Roman Pantheon by Curiosio

We performed some experiments with Generative AI. Fundamental POIs-symbols are feasible. Obviously, because there was enough training data with them. Pantheon in Rome is a candidate. While Mano Del Desierto in the Atacama Desert is not feasible in the nearest future.

The Prism

Visualization of everyday things will deal with signs, indication, designation, likeness, communication. Our travelers must be not tourists. They should embrace that life went differently at different points on the planet. They should enjoy comparing here and there, as a never-ending game. They should think about why things differ, and educate themselves.

The Prism is planned from two perspectives:

  • Same Scene Different Point
  • Same Point Different Scenes

In the Same Scene Different Point, you operate with a set of facets-axis how you observe the world. E.g. I pay attention to natural scenery, architecture, public transport, traffic signs. I will enjoy the prism view that shows me different places through those four facets. I can change the facets, and look again. It’s a discovery tool for the points and places Curiosio is suggesting.
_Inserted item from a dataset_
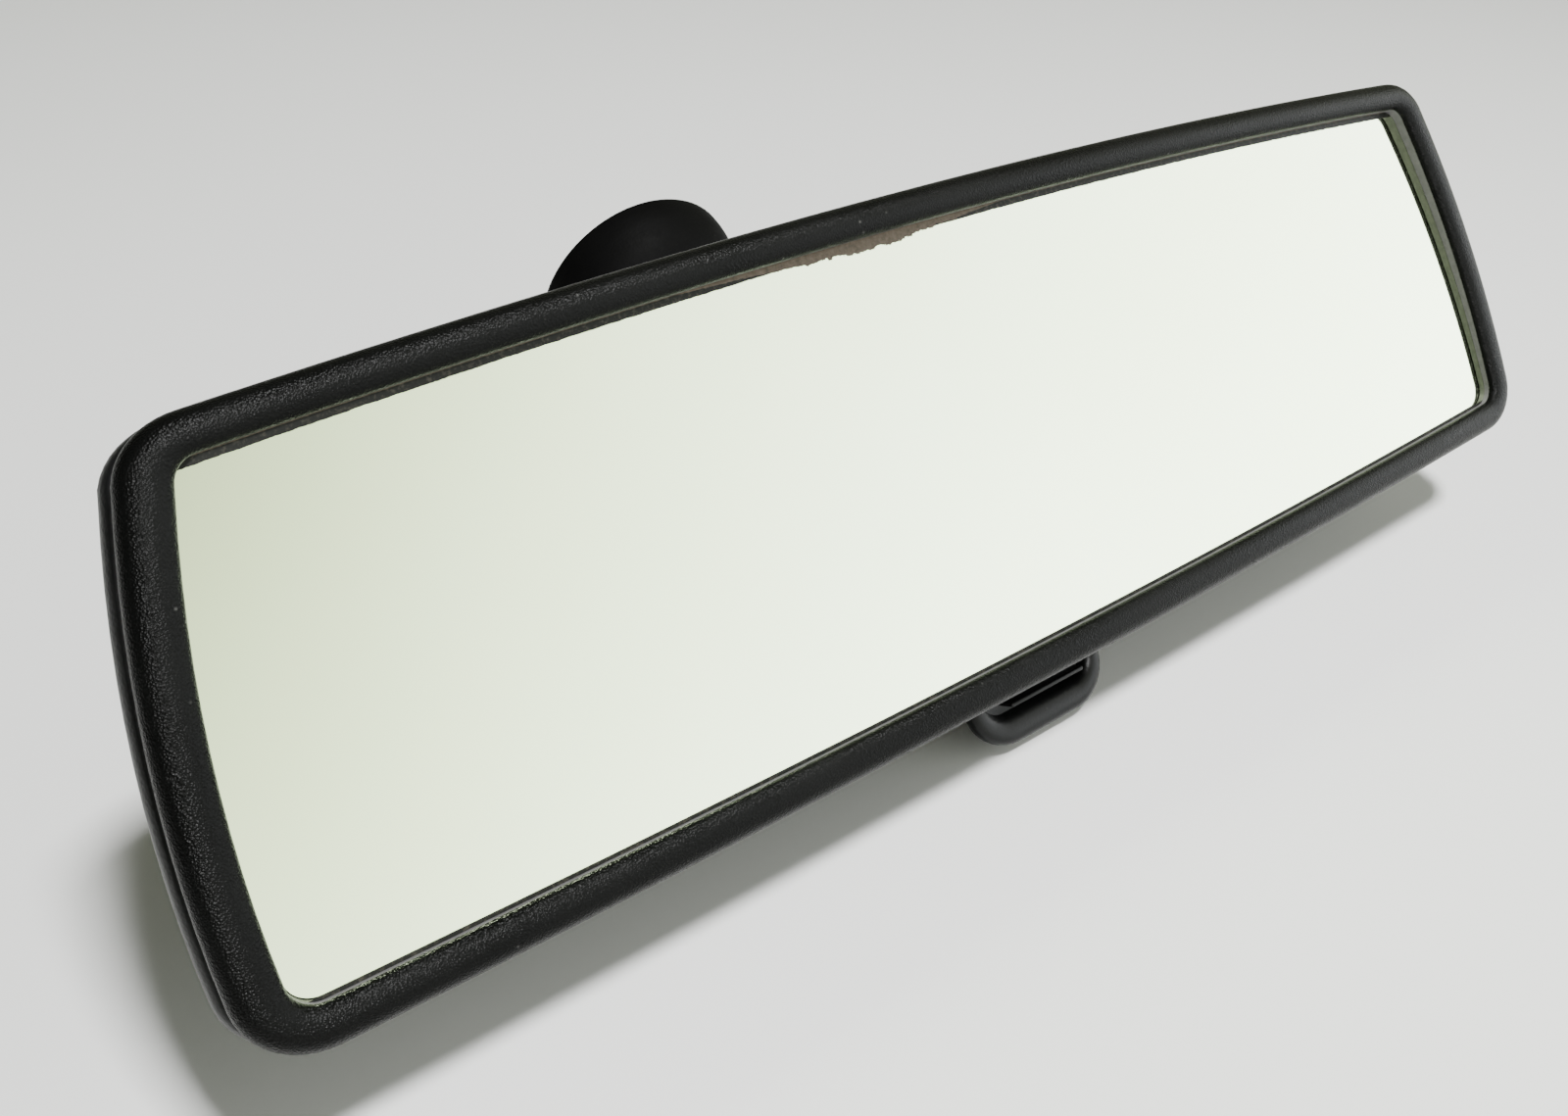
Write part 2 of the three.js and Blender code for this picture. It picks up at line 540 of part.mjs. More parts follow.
// a spring-steel disc in the bayonet recess, with three tongues bent towards the windscreen
function bayonetSpring() {
  const disc = rod(SPRING_DISC_RADIUS, BAYONET_DEPTH - GAP - 0.6, BAYONET_DEPTH - GAP, 30);
  const tools = [60, 180, 300].flatMap((turn) => [
    block(-3.4, -2.6, 4.5, 14, 4, 7).rotateZ(rad(turn)),
    block(2.6, 3.4, 4.5, 14, 4, 7).rotateZ(rad(turn)),
    block(-3, 3, 10.2, 14, 4, 7).rotateZ(rad(turn)),
  ]);
  return cut(disc, ...tools, rod(RIVET_RADIUS + GAP, 0, 8, 12));
}

const bayonetRivet = () => {
  const face = BAYONET_DEPTH - 2 * GAP - 0.6;
  const end = BAYONET_DEPTH + 0.7;
  return turned([
    [0, face - 0.6], [2, face - 0.5], [2.8, face], [RIVET_RADIUS, face], [RIVET_RADIUS, end], [0, end],
  ], 18);
};

// ---- materials ----
const black = new THREE.MeshStandardMaterial({ color: 0x17191a, roughness: 0.55, metalness: 0 });
const satinBlack = new THREE.MeshStandardMaterial({ color: 0x1c1e1f, roughness: 0.42, metalness: 0 });
const castZinc = new THREE.MeshStandardMaterial({ color: 0x2a2b2c, roughness: 0.5, metalness: 0.3 });
const steel = new THREE.MeshStandardMaterial({ color: 0xb4b8ba, roughness: 0.32, metalness: 0.9 });
const silvered = new THREE.MeshStandardMaterial({ color: 0xdfe6d8, roughness: 0.05, metalness: 1 });
const acetal = new THREE.MeshStandardMaterial({ color: 0xd9d6cb, roughness: 0.5, metalness: 0 });
const film = new THREE.MeshStandardMaterial({ color: 0x8a4a2c, roughness: 0.6, metalness: 0 });
const foam = new THREE.MeshStandardMaterial({ color: 0x3a3a3c, roughness: 0.95, metalness: 0 });

function named(name, geometry, material) {
  const mesh = new THREE.Mesh(geometry, material.clone());
  mesh.name = name;
  return mesh;
}

// ---- the assembly ----
const head = new THREE.Group();
head.add(
  named("front_bezel", frontBezel(), black),
  named("rear_housing", rearHousing(), satinBlack),
  named("mirror_glass", mirrorGlass(), silvered),
  named("shatter_film", shatterFilm(), film),
  named("foam_pad_left", foamPad(-1), foam),
  named("foam_pad_right", foamPad(1), foam),
  named("pivot_pin", pivotPin(), steel),
  named("lever_pin", leverPin(), steel),
  named("toggle_lever", toggleLever(), satinBlack),
  named("pivot_bracket", pivotBracket(), castZinc),
  named("socket_cap", socketCap(), castZinc),
  named("socket_screw_left", socketScrew(-1), steel),
  named("socket_screw_right", socketScrew(1), steel),
  named("ball_seat_front", ballSeatFront(), acetal),
  named("ball_seat_rear", ballSeatRear(), acetal),
  named("seat_spring", seatSpring(), steel),
  named("detent_spring", detentSpring(), steel),
  named("detent_rivet", detentRivet(), steel),
);

const foot = new THREE.Group();
foot.add(
  named("foot_cover", footCover(), satinBlack),
  named("foot_base", footBase(), castZinc),
  named("bayonet_spring", bayonetSpring(), steel),
  named("bayonet_rivet", bayonetRivet(), steel),
  named("support_arm", supportArm(), black),
  named("ball_stud", ballStud(), steel),
  named("arm_cross_pin", armCrossPin(), steel),
);
// the foot's frame sits in the head's frame, leaning about X
foot.rotation.x = Math.atan2(-footAxis.y, footAxis.z);
foot.position.copy(FOOT_CENTRE);

const mirror = new THREE.Group();
mirror.add(head, foot);
mirror.rotation.x = rad(HEAD_LEAN);
mirror.position.copy(FOOT_CENTRE.clone().negate().applyEuler(mirror.rotation));

const assembly = new THREE.Group();
assembly.add(mirror);
export default assembly;
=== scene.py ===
"""Interior rear-view mirror: looks, floor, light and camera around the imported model."""
import math

import bmesh
import bpy
from mathutils import Matrix, Vector


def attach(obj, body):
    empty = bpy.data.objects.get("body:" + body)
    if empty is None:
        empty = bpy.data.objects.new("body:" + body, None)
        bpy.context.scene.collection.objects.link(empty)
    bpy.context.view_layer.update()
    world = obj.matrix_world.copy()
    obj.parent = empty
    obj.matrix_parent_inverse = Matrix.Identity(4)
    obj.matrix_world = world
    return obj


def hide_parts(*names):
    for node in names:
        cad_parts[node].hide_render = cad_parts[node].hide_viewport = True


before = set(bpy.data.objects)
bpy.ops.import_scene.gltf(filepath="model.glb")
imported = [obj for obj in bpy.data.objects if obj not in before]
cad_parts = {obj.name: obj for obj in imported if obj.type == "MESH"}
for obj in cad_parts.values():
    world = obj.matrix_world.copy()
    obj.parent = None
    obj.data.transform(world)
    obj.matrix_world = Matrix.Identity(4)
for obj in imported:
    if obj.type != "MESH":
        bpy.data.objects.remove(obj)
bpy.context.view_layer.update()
scene = bpy.context.scene

# ---- the frames of the head (z out of the glass), the foot and the arm (z along their axes) ----
HEAD_LEAN = 55  # degrees from the ground back to the head's plane
FOOT_LEAN = 50  # degrees from the head's axis to the foot's
FOOT_CENTRE = Vector((0, 44.5, -109.4)) / 1000  # in the head's frame
HEAD_TURN = Matrix.Rotation(math.radians(HEAD_LEAN), 4, "X")
HEAD = Matrix.Translation(-(HEAD_TURN @ FOOT_CENTRE)) @ HEAD_TURN
FOOT = Matrix.Rotation(math.radians(HEAD_LEAN + FOOT_LEAN), 4, "X")
ROOT = Vector((0, 0, 3)) / 1000  # where the arm starts, in the foot's frame
BALL = Vector((0, 3, -22)) / 1000  # the ball's centre, in the head's frame
BALL_IN_FOOT = (HEAD.inverted() @ FOOT).inverted() @ BALL
ARM_LENGTH = (BALL_IN_FOOT - ROOT).length * 1000  # millimetres
ARM_TURN = Vector((0, 0, 1)).rotation_difference(BALL_IN_FOOT - ROOT).to_matrix().to_4x4()
ARM = FOOT @ Matrix.Translation(ROOT) @ ARM_TURN


def turn_head(v):
    """A direction of the head's frame as one of the world."""
    return (HEAD_TURN @ Vector(v)).normalized()


# ---- camera, laid out in the head's frame ----
eye = HEAD @ (Vector((-124.3, 19.9, 142.6)) / 1000)
right = turn_head((0.811, -0.304, 0.5))
back = -turn_head((0.477, -0.151, -0.866))
up = back.cross(right).normalized()
right = up.cross(back).normalized()
lens = bpy.data.cameras.new("camera")
lens.sensor_width = 36
lens.lens = 28.41
lens.clip_start = 0.01
camera = bpy.data.objects.new("camera", lens)
camera.matrix_world = Matrix.Translation(eye) @ Matrix((right, up, back)).transposed().to_4x4()
scene.collection.objects.link(camera)
scene.camera = camera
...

In the Same Point Different Scenes I want to look via a set of facets-axis that is more informative and satisfactory for me. E.g. besides the natural scenery, architecture, public transport, traffic signs, I am also interested in food, graffiti, and aerial cablecars. I want to look at one point at a time and see these seven facets. It’s also a discovery tool on the points and places that Curiosio is recommending in each trip plan.

The Prims is about the different classes of hyperobjects — at the level of everyday things, commodities. Like Dollar Street where you could compare tableware, door handles, and even toilets. Those small ubiquitous elements define the style and vibe. What makes Paris look like Paris?